DIRECTION » Your task is to copy each line that has the word "finishes".

RECORDED INFORMATION »
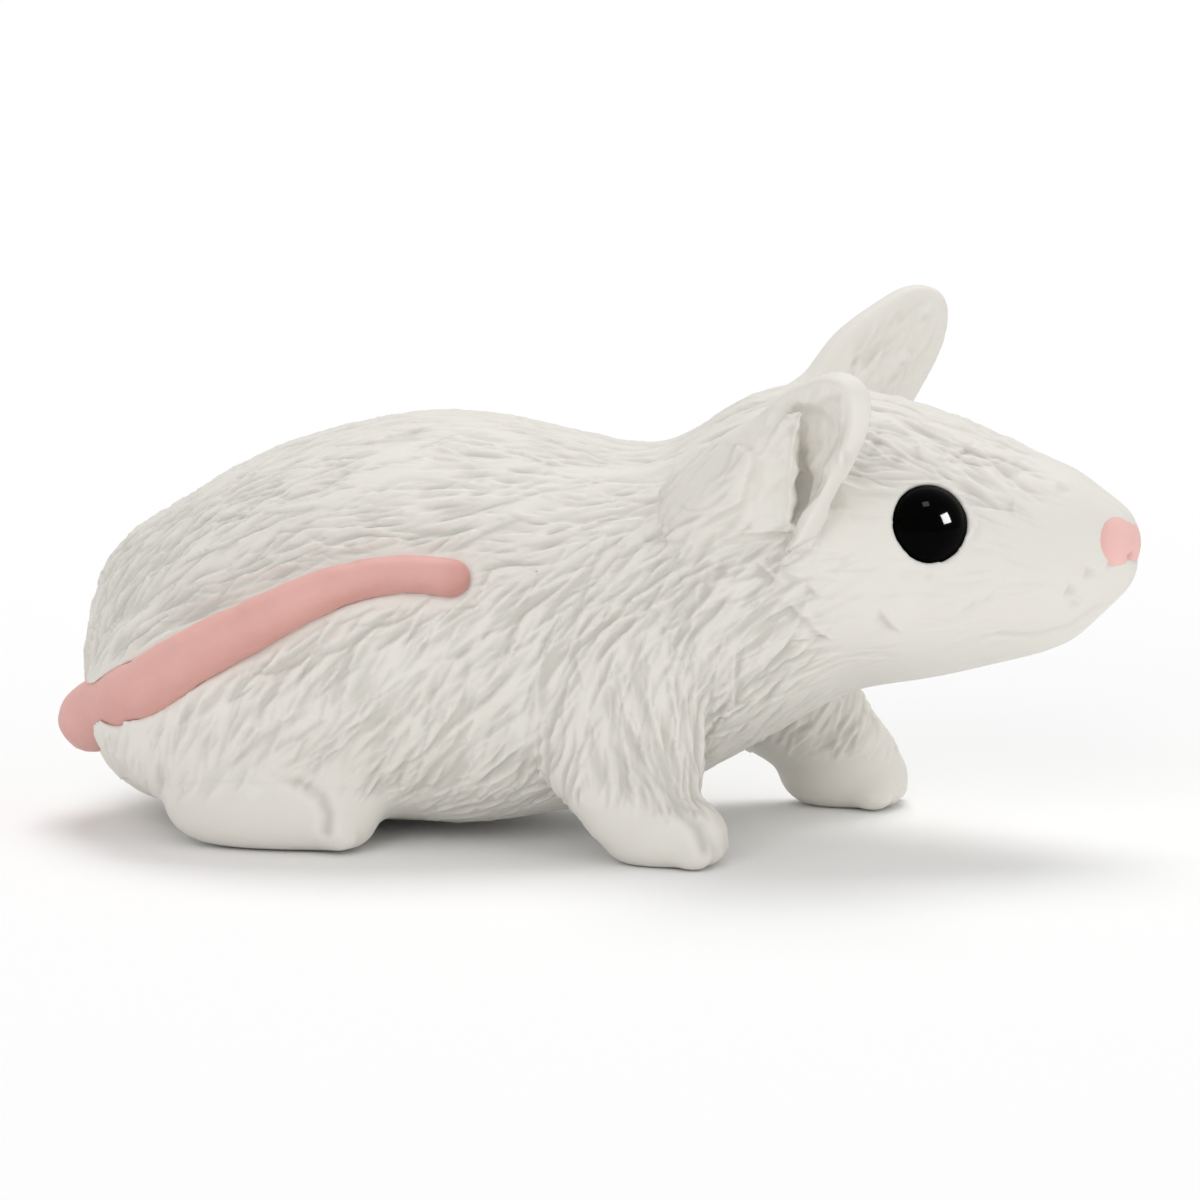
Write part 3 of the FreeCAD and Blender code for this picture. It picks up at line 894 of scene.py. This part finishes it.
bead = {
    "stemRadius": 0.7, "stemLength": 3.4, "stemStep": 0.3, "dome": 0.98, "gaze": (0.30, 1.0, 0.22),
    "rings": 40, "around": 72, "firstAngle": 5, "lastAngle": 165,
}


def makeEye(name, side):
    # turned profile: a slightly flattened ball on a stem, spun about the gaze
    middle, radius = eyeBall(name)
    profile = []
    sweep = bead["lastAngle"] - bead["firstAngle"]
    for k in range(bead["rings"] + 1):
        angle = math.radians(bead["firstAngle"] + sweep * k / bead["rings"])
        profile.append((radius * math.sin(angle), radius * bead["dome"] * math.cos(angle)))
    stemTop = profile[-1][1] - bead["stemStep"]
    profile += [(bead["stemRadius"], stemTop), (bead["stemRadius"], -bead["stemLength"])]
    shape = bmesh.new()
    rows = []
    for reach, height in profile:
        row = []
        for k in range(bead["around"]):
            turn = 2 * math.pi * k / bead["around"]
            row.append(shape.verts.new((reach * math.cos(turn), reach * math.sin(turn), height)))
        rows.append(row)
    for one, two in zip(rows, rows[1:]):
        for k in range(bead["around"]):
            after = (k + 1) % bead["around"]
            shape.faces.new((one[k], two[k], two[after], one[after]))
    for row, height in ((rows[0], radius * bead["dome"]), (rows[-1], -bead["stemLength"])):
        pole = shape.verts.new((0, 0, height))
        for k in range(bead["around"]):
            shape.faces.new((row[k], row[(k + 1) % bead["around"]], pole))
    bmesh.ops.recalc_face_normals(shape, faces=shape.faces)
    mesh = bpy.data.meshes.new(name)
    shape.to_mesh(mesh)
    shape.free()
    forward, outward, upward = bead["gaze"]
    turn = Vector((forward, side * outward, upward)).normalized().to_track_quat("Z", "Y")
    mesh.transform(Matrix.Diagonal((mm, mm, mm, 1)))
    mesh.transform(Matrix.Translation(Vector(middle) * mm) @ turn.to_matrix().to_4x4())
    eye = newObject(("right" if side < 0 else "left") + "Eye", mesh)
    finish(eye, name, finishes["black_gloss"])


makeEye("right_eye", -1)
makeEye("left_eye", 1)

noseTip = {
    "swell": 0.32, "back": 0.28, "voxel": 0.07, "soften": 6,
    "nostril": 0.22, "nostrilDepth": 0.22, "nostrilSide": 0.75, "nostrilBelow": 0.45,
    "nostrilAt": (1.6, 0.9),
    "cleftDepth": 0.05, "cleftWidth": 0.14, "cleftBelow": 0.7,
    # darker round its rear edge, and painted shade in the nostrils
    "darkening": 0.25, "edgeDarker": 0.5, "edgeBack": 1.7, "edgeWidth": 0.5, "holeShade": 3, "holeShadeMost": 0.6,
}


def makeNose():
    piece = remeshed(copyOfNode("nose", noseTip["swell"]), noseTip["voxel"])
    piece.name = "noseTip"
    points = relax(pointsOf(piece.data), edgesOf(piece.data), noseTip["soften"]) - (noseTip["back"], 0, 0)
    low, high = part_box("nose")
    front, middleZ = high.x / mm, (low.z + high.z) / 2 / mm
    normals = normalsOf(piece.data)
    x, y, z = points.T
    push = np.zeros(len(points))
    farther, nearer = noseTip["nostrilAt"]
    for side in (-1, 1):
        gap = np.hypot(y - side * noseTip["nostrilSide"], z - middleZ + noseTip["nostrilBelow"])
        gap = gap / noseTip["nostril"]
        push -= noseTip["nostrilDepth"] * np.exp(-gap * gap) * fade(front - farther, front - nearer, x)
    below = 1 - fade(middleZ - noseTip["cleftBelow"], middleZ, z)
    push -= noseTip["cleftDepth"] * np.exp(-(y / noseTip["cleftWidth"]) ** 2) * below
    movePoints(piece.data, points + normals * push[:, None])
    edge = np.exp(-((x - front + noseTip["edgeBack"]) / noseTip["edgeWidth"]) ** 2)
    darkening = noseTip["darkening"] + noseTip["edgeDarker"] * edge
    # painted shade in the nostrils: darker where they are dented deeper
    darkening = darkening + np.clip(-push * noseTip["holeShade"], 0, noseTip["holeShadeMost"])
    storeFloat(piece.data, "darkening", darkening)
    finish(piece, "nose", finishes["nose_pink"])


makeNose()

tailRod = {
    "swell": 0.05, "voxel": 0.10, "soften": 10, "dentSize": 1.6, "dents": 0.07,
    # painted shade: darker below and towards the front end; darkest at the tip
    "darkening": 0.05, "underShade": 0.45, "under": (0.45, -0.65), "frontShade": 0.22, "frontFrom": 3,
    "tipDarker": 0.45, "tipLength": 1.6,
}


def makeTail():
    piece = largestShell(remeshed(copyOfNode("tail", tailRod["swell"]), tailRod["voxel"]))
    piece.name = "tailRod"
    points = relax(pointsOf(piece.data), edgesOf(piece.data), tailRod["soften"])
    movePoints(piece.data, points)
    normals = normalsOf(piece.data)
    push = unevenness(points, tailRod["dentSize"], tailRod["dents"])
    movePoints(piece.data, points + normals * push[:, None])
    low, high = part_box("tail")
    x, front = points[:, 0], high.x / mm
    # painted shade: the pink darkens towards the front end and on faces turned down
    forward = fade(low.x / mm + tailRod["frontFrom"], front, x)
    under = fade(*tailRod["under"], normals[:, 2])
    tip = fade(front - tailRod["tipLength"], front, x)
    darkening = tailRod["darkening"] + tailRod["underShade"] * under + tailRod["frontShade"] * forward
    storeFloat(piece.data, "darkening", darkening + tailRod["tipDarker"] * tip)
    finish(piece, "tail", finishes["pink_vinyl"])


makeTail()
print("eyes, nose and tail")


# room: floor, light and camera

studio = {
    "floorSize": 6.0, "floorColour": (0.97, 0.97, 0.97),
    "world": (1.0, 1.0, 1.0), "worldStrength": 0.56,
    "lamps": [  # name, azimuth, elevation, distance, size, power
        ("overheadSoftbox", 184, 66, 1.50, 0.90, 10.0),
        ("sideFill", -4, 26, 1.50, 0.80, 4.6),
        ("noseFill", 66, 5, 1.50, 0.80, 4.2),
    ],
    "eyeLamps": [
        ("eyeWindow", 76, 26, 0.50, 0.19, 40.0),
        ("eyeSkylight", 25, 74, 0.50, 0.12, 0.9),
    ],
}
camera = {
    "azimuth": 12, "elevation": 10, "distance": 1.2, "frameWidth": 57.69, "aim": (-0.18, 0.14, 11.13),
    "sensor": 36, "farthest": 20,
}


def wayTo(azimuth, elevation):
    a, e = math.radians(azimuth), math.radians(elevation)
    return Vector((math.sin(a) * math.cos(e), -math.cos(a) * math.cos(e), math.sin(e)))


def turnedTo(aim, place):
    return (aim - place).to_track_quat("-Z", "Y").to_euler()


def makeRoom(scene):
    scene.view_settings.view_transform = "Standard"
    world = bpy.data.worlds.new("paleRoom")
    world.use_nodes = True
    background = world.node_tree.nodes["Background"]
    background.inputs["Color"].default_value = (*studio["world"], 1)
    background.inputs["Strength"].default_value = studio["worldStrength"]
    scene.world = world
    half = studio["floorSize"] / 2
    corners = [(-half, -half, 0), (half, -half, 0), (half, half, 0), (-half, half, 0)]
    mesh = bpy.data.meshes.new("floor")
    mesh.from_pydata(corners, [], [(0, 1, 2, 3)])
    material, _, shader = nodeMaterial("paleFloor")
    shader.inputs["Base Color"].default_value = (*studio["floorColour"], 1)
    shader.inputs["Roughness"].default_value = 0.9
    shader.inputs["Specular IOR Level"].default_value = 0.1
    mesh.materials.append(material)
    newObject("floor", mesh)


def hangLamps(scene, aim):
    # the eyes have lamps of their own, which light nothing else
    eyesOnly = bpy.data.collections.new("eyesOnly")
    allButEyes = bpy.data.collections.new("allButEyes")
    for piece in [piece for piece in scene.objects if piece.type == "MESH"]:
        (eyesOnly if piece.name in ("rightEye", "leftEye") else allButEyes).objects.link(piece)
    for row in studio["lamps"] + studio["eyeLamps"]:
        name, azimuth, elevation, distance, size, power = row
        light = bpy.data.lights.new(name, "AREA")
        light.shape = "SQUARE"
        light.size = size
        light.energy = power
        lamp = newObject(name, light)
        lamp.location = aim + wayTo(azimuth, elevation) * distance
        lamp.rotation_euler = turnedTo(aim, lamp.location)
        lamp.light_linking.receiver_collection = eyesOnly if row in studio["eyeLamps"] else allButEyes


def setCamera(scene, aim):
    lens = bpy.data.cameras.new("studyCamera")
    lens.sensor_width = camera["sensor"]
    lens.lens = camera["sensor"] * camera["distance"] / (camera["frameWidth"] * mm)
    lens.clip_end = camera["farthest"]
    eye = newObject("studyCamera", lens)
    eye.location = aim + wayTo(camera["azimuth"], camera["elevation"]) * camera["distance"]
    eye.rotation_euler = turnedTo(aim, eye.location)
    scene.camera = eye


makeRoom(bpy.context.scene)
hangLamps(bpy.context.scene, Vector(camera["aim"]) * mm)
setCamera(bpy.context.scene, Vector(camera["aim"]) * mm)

FULL ANSWER »
Write part 3 of the FreeCAD and Blender code for this picture. It picks up at line 894 of scene.py. This part finishes it.
    finish(eye, name, finishes["black_gloss"])
    finish(piece, "nose", finishes["nose_pink"])
    finish(piece, "tail", finishes["pink_vinyl"])